Starting at the line containing "Write part 2", copy each line exactly, ending with the line containing "from typing import Callable, Sequence". Leave out everything else.
* * * * * * * * *
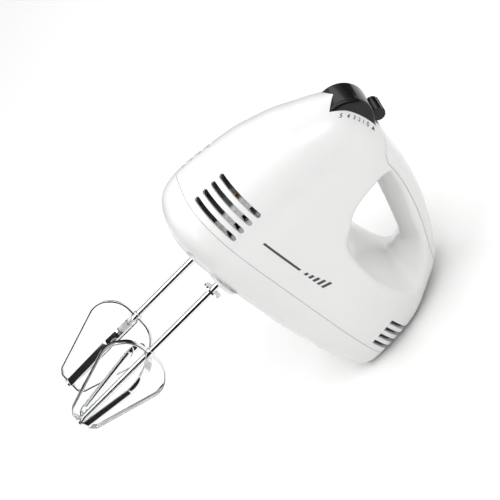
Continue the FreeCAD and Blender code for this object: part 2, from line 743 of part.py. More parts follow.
def build():
    outer = outer_body(finger_opening())
    inside = cavity().cut(finger_opening(1.3 * WALL))
    shell = outer.cut(inside)
    nodes = {
        "upper_housing": upper_housing(shell, inside),
        "lower_housing": lower_housing(outer, shell),
        "handle_cover": handle_cover(shell, inside),
        "housing_screws": housing_screws(),
        "bracket_screws": bracket_screws(),
        "stator_screws": stator_screws(),
        "gear_bracket": gear_bracket(),
        "upper_spindle_bushes": upper_spindle_bushes(),
        "lower_spindle_bushes": lower_spindle_bushes(),
        "motor_shaft": motor_shaft(),
        "worm": worm(),
        "armature_core": armature_core(),
        "armature_coils": armature_coils(),
        "commutator": commutator(),
        "cooling_fan": cooling_fan(),
        "stator_core": stator_core(),
        "field_coils": field_coils(),
        "front_bearing": front_bearing(),
        "rear_bearing": rear_bearing(),
        "rear_motor_bracket": rear_motor_bracket(),
        "brush_holders": brush_holders(),
        "carbon_brushes": carbon_brushes(),
        "brush_springs": brush_springs(),
        "speed_lever": speed_lever(),
        "lever_pin": lever_pin(),
        "ejector": ejector(),
        "ejector_spring": ejector_spring(),
        "speed_switch": speed_switch(),
        "switch_contacts": switch_contacts(),
        "cord_gland": cord_gland(),
        "lead_wires": lead_wires(),
        "left_beater_collar": beater_collar(-BEATER_Y),
    }
    for side, y, turn in (("left", -BEATER_Y, 79.5), ("right", BEATER_Y, 55.5)):
        nodes[side + "_spindle"] = spindle(y)
        nodes[side + "_worm_wheel"] = worm_wheel(y)
        nodes[side + "_beater_shaft"] = beater_shaft(y)
        nodes[side + "_beater_outer_band"] = beater_band(y, turn, 0)
        nodes[side + "_beater_inner_band"] = beater_band(y, turn + 90, BAND_THICK)
    return nodes


os.makedirs("parts", exist_ok=True)
for name, shape in build().items():
    shape.exportStep("parts/" + name + ".step")
    print(name, len(shape.Solids), "solids", round(shape.Volume / 1000, 2), "cm3",
          "valid" if shape.isValid() else "NOT VALID")
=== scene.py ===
import math
import bpy
import bmesh
from mathutils import Matrix, Vector


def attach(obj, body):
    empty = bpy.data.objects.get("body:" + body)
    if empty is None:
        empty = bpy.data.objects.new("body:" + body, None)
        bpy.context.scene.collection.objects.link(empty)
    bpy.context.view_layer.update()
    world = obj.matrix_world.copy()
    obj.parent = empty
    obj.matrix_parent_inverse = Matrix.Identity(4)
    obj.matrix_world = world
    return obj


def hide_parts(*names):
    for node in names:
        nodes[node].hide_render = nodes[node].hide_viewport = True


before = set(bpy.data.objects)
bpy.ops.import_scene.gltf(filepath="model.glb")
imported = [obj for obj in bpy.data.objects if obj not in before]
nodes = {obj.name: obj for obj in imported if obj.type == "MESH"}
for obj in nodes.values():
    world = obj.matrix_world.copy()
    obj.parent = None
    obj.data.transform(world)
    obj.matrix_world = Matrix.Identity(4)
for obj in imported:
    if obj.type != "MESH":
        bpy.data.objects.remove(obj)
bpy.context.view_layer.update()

seamX = -0.022  # in m, the seam between the two housing mouldings, where heights start
signOf = {"left": -1, "right": 1}  # the mixer's left side is towards -Y
print("frame ready")


# A point from millimetres: height above the seam, to the side, forward from the heel.
def place(height, side, forward):
    return Vector((seamX + height / 1000, side / 1000, forward / 1000))


def clearSelection():
    if bpy.context.object and bpy.context.object.mode != "OBJECT":
        bpy.ops.object.mode_set(mode="OBJECT")
    bpy.ops.object.select_all(action="DESELECT")


def pick(thing):
    clearSelection()
    thing.select_set(True)
    bpy.context.view_layer.objects.active = thing


def freeze(thing):  # object back to the origin, with its place in its mesh
    pick(thing)
    bpy.ops.object.transform_apply(location=True, rotation=True, scale=True)


def applyAll(thing):
    pick(thing)
    for modifier in list(thing.modifiers):
        bpy.ops.object.modifier_apply(modifier=modifier.name)


def tidyMesh(thing, angle):
    pick(thing)
    bpy.ops.object.mode_set(mode="EDIT")
    bpy.ops.mesh.select_all(action="SELECT")
    bpy.ops.mesh.remove_doubles(threshold=2e-6)
    bpy.ops.mesh.normals_make_consistent(inside=False)
    bpy.ops.object.mode_set(mode="OBJECT")
    bpy.ops.object.shade_smooth_by_angle(angle=math.radians(angle))


def bevelEdges(thing, width, segments, angle):  # width in mm
    bevel = thing.modifiers.new("edges", "BEVEL")
    bevel.width = width / 1000
    bevel.segments = segments
    bevel.limit_method = "ANGLE"
    bevel.angle_limit = math.radians(angle)
    applyAll(thing)


# In edit mode, selects only the vertices, edges or faces for which test is true.
def selectWhere(thing, test, kind="VERT"):
    bpy.context.tool_settings.mesh_select_mode = (kind == "VERT", kind == "EDGE", kind == "FACE")
    mesh = bmesh.from_edit_mesh(thing.data)
    for parts in (mesh.faces, mesh.edges, mesh.verts):
        for part in parts:
            part.select = False
    chosen = [part for part in {"VERT": mesh.verts, "EDGE": mesh.edges, "FACE": mesh.faces}[kind]
              if test(part)]
    for part in chosen:
        part.select = True
    mesh.select_flush_mode()
    bmesh.update_edit_mesh(thing.data)
    return len(chosen)


def copyOf(pattern):
    twin = pattern.copy()
    twin.data = pattern.data.copy()
    bpy.context.scene.collection.objects.link(twin)
    return twin


def joinAll(things):
    clearSelection()
    for thing in things:
        thing.select_set(True)
    bpy.context.view_layer.objects.active = things[0]
    bpy.ops.object.join()
    return bpy.context.object


def finishPiece(thing, name, body, slot, material, *stands):
    thing.name = name
    thing.data.name = name
    thing.data.materials.clear()
    thing.data.materials.append(material)
    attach(thing, body)
    if stands:
        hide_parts(*stands)


# the camera stands off the left side and above, and its roll is measured from +X upright
cameraSettings = {
    "azimuth": 12.5,
    "elevation": 34.0,
    "roll": 45.371,
    "aim": (0.028, 0.0, 0.0825),
    "distance": 1.4,
    "lens": 161.06,
    "sensor": 36.0,
    "aimOffset": (0.040715, 0.018011),  # how far the aim point lies right of and above the middle
}


def makeCamera(s):
    azimuth, elevation, roll = (math.radians(s[k]) for k in ("azimuth", "elevation", "roll"))
    towards = Vector((math.sin(azimuth), -math.cos(elevation) * math.cos(azimuth),
                      math.sin(elevation) * math.cos(azimuth)))
    up = (Vector((1, 0, 0)) - towards * towards.x).normalized()
    right = up.cross(towards)
    imageRight = math.cos(roll) * right + math.sin(roll) * up
    imageUp = math.cos(roll) * up - math.sin(roll) * right
    offRight, offUp = s["aimOffset"]
    back = (towards + offRight * imageRight + offUp * imageUp).normalized()
    imageRight = (imageRight - back * imageRight.dot(back)).normalized()
    imageUp = back.cross(imageRight)
    camera = bpy.data.objects.new("camera", bpy.data.cameras.new("camera"))
    bpy.context.scene.collection.objects.link(camera)
    turn = Matrix((imageRight, imageUp, back)).transposed().to_4x4()
    camera.matrix_world = Matrix.Translation(Vector(s["aim"]) + towards * s["distance"]) @ turn
    camera.data.sensor_width = s["sensor"]
    camera.data.lens = s["lens"]
    bpy.context.scene.camera = camera


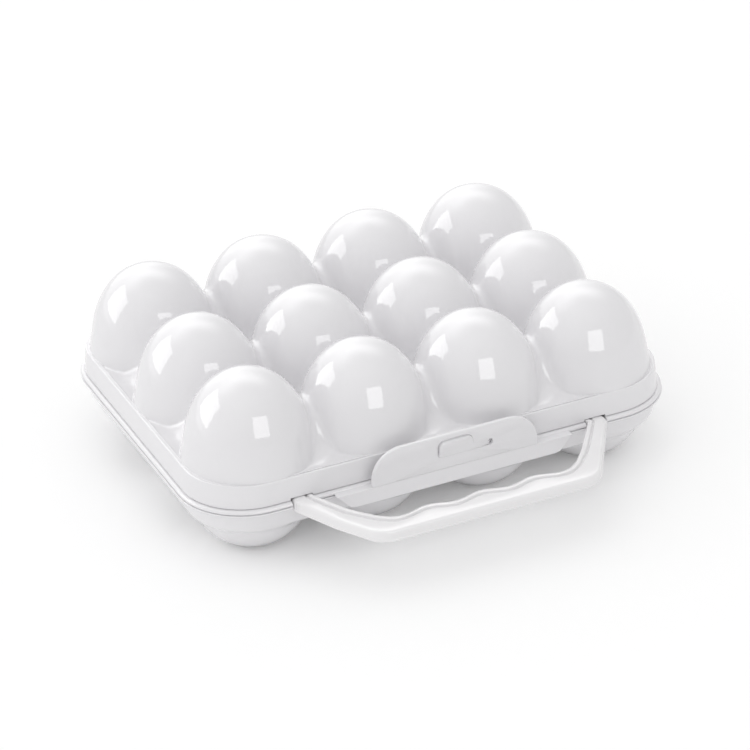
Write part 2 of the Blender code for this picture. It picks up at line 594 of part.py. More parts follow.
def place(obj, pivot, parent, material):
    """Put an object's origin on its pivot, hang it on its parent and give it its plastic."""
    obj.data.transform(Matrix.Translation(-pivot))
    obj.location = pivot
    obj.parent = parent
    obj.data.materials.clear()
    obj.data.materials.append(material)
    obj.data.shade_smooth()
    obj.data.set_sharp_from_angle(angle=math.radians(SHARP_DEGREES))


def main():
    """Build the carrier, closed and latched."""
    clear_scene()
    frame = bpy.data.objects.new("egg_carrier", None)
    bpy.context.scene.collection.objects.link(frame)
    frame.location = (0.0, CENTRE_SHIFT, 0.0)
    still = Vector((0.0, 0.0, 0.0))
    place(make_tray(), still, frame, plastic("tray_plastic", TRAY_WHITE))
    place(make_handle(), still, frame, plastic("handle_plastic", HANDLE_WHITE))
    place(make_lid(), Vector((0.0, HINGE_Y, HINGE_HEIGHT)), frame, plastic("lid_plastic", LID_WHITE))
    place(make_tongue(), Vector((0.0, TONGUE_FACE_Y, FOLD_HEIGHT)), frame,
          plastic("tongue_plastic", TONGUE_WHITE))


main()
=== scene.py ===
"""White moulded carrier for twelve eggs: the visual model over its fixed frame.

Sizes are in millimetres from the middle of the cell grid, with Z up from the ground. The frame
stands a little further back, so each point is moved by the plan's shift when its mesh is made.
"""
from __future__ import annotations

import logging
import math
from dataclasses import dataclass
from enum import Enum
from typing import Callable, Sequence

import bmesh
import bpy
import numpy as np
from mathutils import Matrix, Vector

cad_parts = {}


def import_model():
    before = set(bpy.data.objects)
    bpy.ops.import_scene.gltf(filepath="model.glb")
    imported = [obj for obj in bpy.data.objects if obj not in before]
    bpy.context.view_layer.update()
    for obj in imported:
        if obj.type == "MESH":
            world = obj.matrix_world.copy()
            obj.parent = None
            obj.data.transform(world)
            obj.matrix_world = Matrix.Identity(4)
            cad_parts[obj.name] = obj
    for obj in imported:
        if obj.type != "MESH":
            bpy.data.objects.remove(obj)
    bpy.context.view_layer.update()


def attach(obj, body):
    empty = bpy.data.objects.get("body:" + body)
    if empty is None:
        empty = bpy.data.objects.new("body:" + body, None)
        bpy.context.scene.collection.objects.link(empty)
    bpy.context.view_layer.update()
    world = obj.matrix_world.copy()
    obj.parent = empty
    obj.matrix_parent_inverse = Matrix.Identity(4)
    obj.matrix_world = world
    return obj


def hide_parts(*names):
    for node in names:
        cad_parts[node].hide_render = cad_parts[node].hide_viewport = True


LOG = logging.getLogger("egg_carrier")
MM = 0.001
FULL_TURN = 2 * math.pi
NOWHERE = 1000.0        # a distance that stands for no neighbour
TINY = 1e-9             # keeps divisions and comparisons safe
RIM_STEPS = 3           # segments of the roundings along both rims
Gap = Callable[[np.ndarray, np.ndarray, np.ndarray], np.ndarray]
FlatGap = Callable[[np.ndarray, np.ndarray], np.ndarray]


class Body(str, Enum):
    """What a piece moves with."""

    TRAY = "tray"
    LID = "lid"
    LATCH = "latch"


class Side(Enum):
    """The side of a shell from which its form is seen."""

    ABOVE = 1
    BELOW = 2


def joined(gaps: Sequence[np.ndarray], radius: float) -> np.ndarray:
    """Distance outside several bodies that flow into each other through fillets.

    The plain union's distance is the smallest gap. Inside the radius the gaps' shortfalls are
    added as the sides of a right angle, which rolls a ball of that radius along the crease.

    Args:
        gaps: Signed distances to the bodies, positive outside.
        radius: Radius of the ball that rounds the crease.

    Returns:
        Signed distance to the joined body.
    """
    least = gaps[0]
    short = np.maximum(radius - gaps[0], 0.0) ** 2
    for gap in gaps[1:]:
        least = np.minimum(least, gap)
        short = short + np.maximum(radius - gap, 0.0) ** 2
    return np.maximum(radius, least) - np.sqrt(short)


def crossed(gaps: Sequence[np.ndarray], radius: float) -> np.ndarray:
    """Distance outside what several bodies share, with its edges rounded to a radius."""
    return -joined([-gap for gap in gaps], radius)


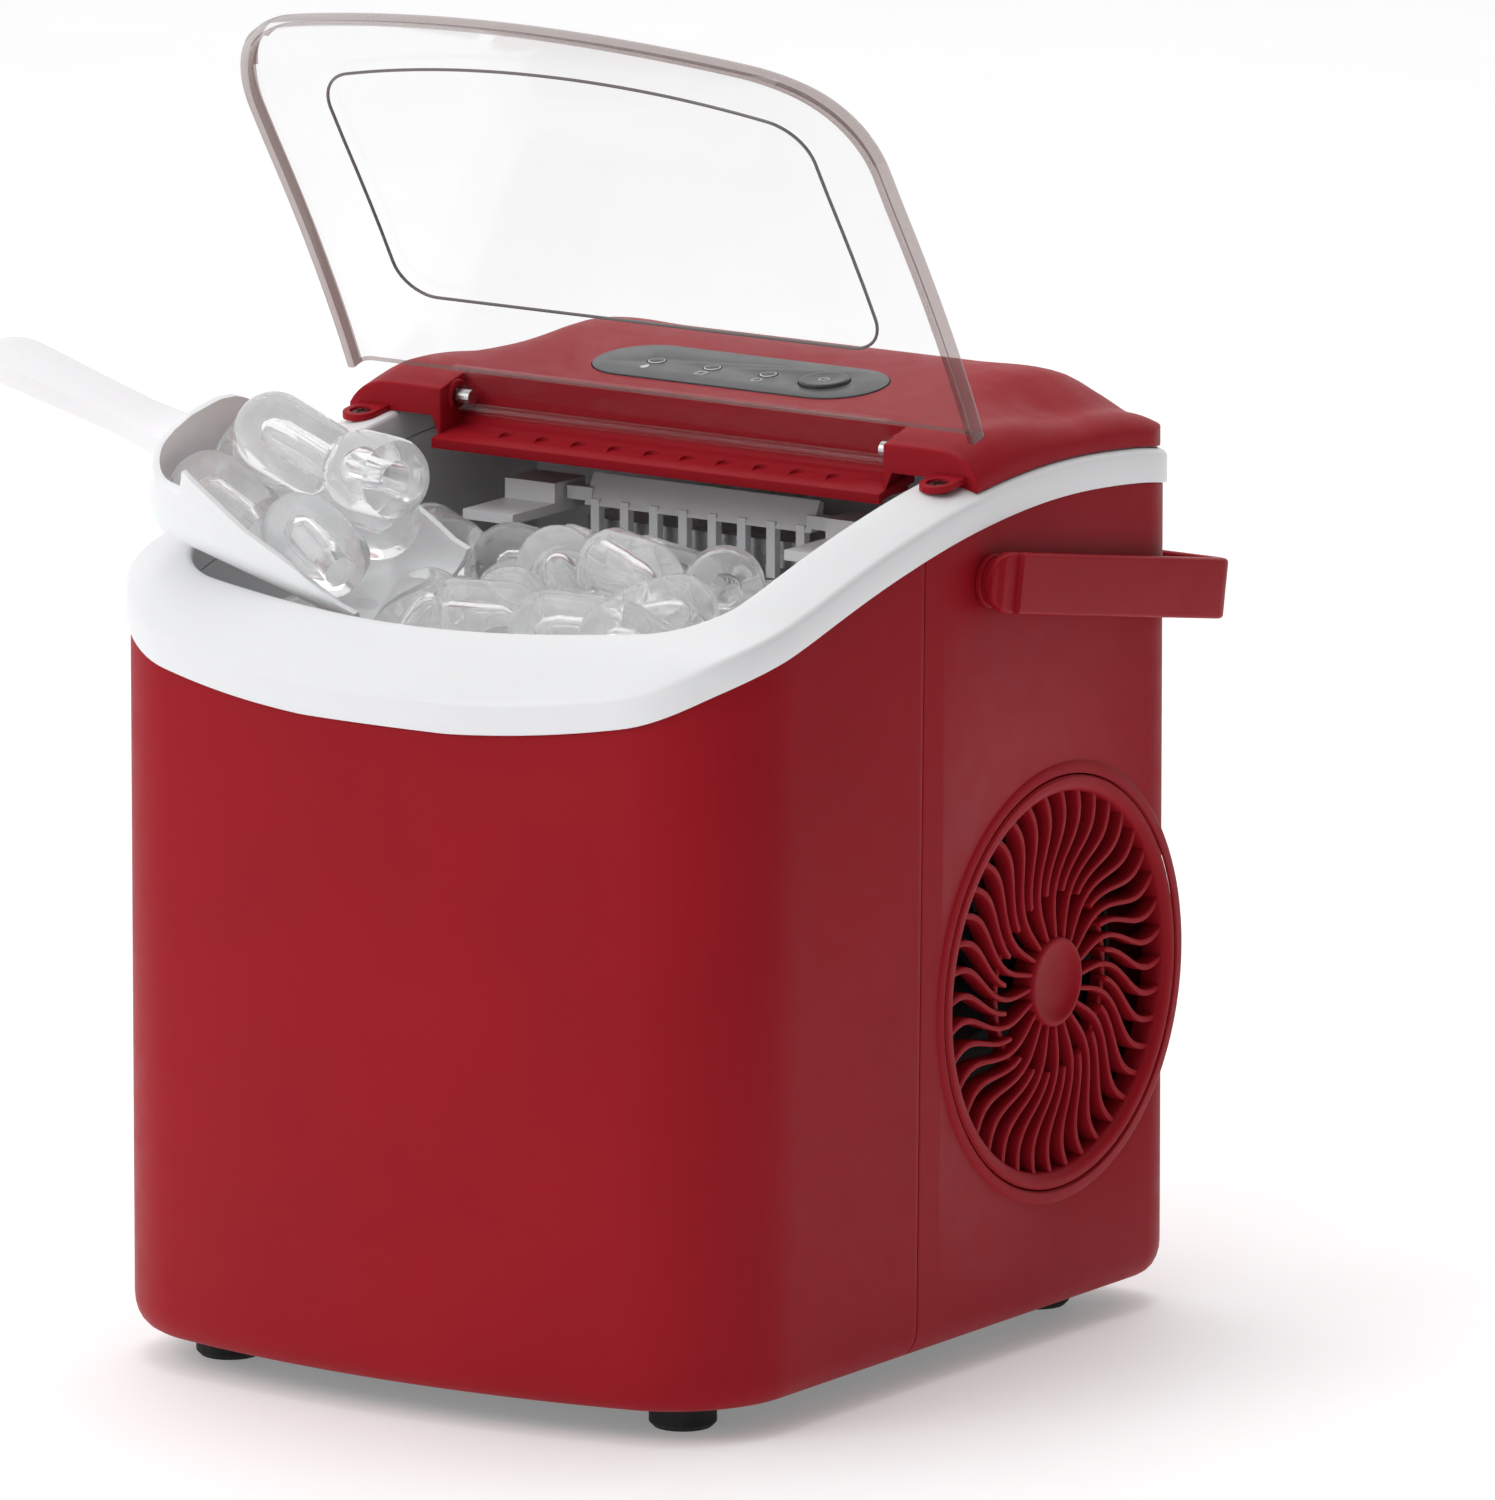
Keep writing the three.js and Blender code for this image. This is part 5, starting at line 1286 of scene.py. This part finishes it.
def camera():
    data = bpy.data.cameras.new("camera")
    data.lens = CAMERA_LENS
    data.sensor_width = 36
    data.clip_end = 50
    view = bpy.data.objects.new("camera", data)
    bpy.context.scene.collection.objects.link(view)
    a = math.radians(CAMERA_AZIMUTH)
    e = math.radians(CAMERA_RISE)
    back = Vector((math.sin(a) * math.cos(e), -math.cos(a) * math.cos(e), math.sin(e)))
    view.location = CAMERA_PLACE
    view.rotation_euler = back.to_track_quat("Z", "Y").to_euler()
    bpy.context.scene.camera = view


def floor():
    look = finish("pale_floor", (0.93, 0.93, 0.935), 0.6, 0.01, Specular_IOR_Level=0.1,
                  Emission_Color=(1, 1, 1, 1), Emission_Strength=0.22)
    half = 40000
    ground = make("floor", [(-half, -half, 0), (half, -half, 0), (half, half, 0),
                            (-half, half, 0)], [(0, 1, 2, 3)], look)
    ground.location.z = FLOOR_Z - 0.0001


def area_light(name, place, aim, size, power):
    data = bpy.data.lights.new(name, "AREA")
    data.shape = "RECTANGLE"
    data.size, data.size_y = size
    data.energy = power
    lamp = bpy.data.objects.new(name, data)
    bpy.context.scene.collection.objects.link(lamp)
    lamp.location = place
    lamp.rotation_euler = (Vector(place) - Vector(aim)).to_track_quat("Z", "Y").to_euler()


def studio():
    """An even white room that is dimmer towards the object's right side."""
    world = bpy.data.worlds.new("studio")
    world.use_nodes = True
    tree = world.node_tree
    backdrop = tree.nodes["Background"]
    coords = tree.nodes.new("ShaderNodeTexCoord")
    split = tree.nodes.new("ShaderNodeSeparateXYZ")
    link(tree, coords, "Generated", split, "Vector")
    shade = tree.nodes.new("ShaderNodeMapRange")
    shade.interpolation_type = "SMOOTHSTEP"
    shade.inputs["From Min"].default_value = -0.1
    shade.inputs["From Max"].default_value = 0.75
    shade.inputs["To Min"].default_value = 0.95
    shade.inputs["To Max"].default_value = 0.16
    link(tree, split, "X", shade, "Value")
    link(tree, shade, "Result", backdrop, "Strength")
    backdrop.inputs["Color"].default_value = (1, 1, 1, 1)
    bpy.context.scene.world = world


def lights():
    studio()
    middle = (0, 0, 0.15)
    area_light("key", (-0.9, -2.0, 1.7), middle, (1.1, 1.1), 9)
    area_light("top", (-0.2, 0.3, 2.4), middle, (1.5, 1.5), 16)
    bpy.context.scene.view_settings.view_transform = "Standard"


# ---------------------------------------------------------------- everything
camera()
floor()
lights()
dress_cad_nodes()
shells()
grille_surround()
rim()
top_cover()
trough()
hinge_rings()
control_panel()
lid()
carry_handle()
side_grille()
scoop()
ice()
* * * * * * * * *
**Solution for this exercise**
Write part 2 of the Blender code for this picture. It picks up at line 594 of part.py. More parts follow.
def place(obj, pivot, parent, material):
    """Put an object's origin on its pivot, hang it on its parent and give it its plastic."""
    obj.data.transform(Matrix.Translation(-pivot))
    obj.location = pivot
    obj.parent = parent
    obj.data.materials.clear()
    obj.data.materials.append(material)
    obj.data.shade_smooth()
    obj.data.set_sharp_from_angle(angle=math.radians(SHARP_DEGREES))


def main():
    """Build the carrier, closed and latched."""
    clear_scene()
    frame = bpy.data.objects.new("egg_carrier", None)
    bpy.context.scene.collection.objects.link(frame)
    frame.location = (0.0, CENTRE_SHIFT, 0.0)
    still = Vector((0.0, 0.0, 0.0))
    place(make_tray(), still, frame, plastic("tray_plastic", TRAY_WHITE))
    place(make_handle(), still, frame, plastic("handle_plastic", HANDLE_WHITE))
    place(make_lid(), Vector((0.0, HINGE_Y, HINGE_HEIGHT)), frame, plastic("lid_plastic", LID_WHITE))
    place(make_tongue(), Vector((0.0, TONGUE_FACE_Y, FOLD_HEIGHT)), frame,
          plastic("tongue_plastic", TONGUE_WHITE))


main()
=== scene.py ===
"""White moulded carrier for twelve eggs: the visual model over its fixed frame.

Sizes are in millimetres from the middle of the cell grid, with Z up from the ground. The frame
stands a little further back, so each point is moved by the plan's shift when its mesh is made.
"""
from __future__ import annotations

import logging
import math
from dataclasses import dataclass
from enum import Enum
from typing import Callable, Sequence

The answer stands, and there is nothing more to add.